Not only should the world feel honest, but the characters must have their own truth as well. Characters must act and respond in ways that are truthful to the character that the writer introduced. They need to be consistent. If a character is terrified of physical confrontation or a pacifist, she’s not going to join the Army without being drafted. Truth is at the core of character sympathy and our empathy. When someone’s family member dies, the truth of that pain shoots through our veins when they sob. If a horribly abusive villain dies, because we know the truth about terror in this world, emotional satisfaction fills our hearts (even if we feel for the deceased party in some way). Also, the truth is used to unveil the inner workings of a character and help us understand them. If they find out a parent dies and their first question is about the deceased’s last will and testament, it tells us a lot about the character. A character’s inner truth (perspective) defines their role in the story. It shows how they relate to and conflict with the protagonist’s goals.

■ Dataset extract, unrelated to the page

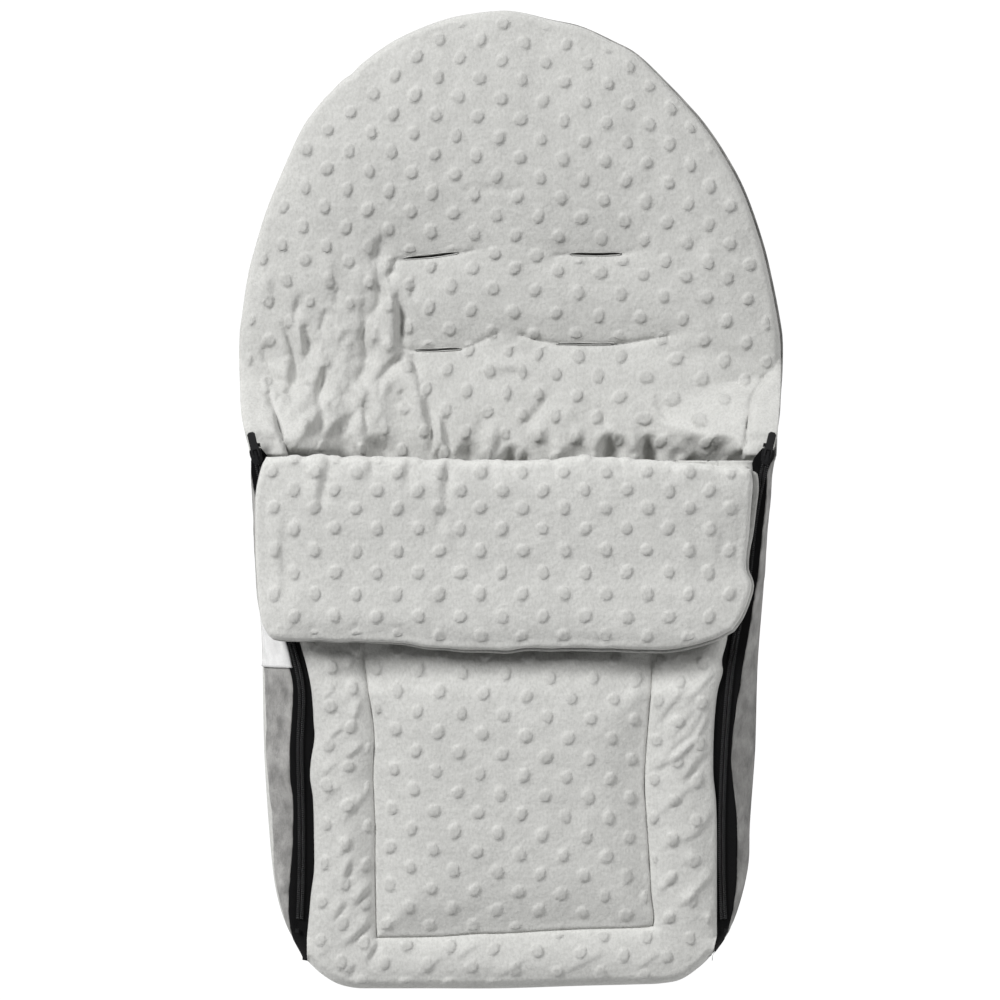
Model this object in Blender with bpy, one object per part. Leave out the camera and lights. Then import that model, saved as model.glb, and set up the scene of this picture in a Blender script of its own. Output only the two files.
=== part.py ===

The pursuit of the truth about people and the universe is what inspires most writers and their stories. Therefore, it makes sense that honesty is the quintessential, non-negotiable element necessary in any story. The premise behind a well-written and crafted story is usually an exploration of finding answers to a question.  Does good and evil really exist or all we all just somewhere in the middle? Can man get over a deeply, emotionally, devastating trauma? Can people really change? Can someone who has done bad things find satisfying redemption? Is there a God? Is nature or nurture more powerful? Does even the smallest life have an impact on the world? Is love worth dying for? Is it possible for dynamically opposing ideologies to coexist without war? Can peace ever exist in the Middle East? These are just questions that came to mind. So if you think about it, no matter what it is, every story is really about the pursuit of truth. As human beings, we want answers. Stories explore the questions and that writer’s perspective on the answer to it. Its always about finding the truth.

So, when you add it up, thinking about how the truth is integral to the concept, the world and the characters of every story, there is no single story attribute more important to keeping an audience engaged in any or every aspect of your story than that of keeping it full of unadulterated honesty.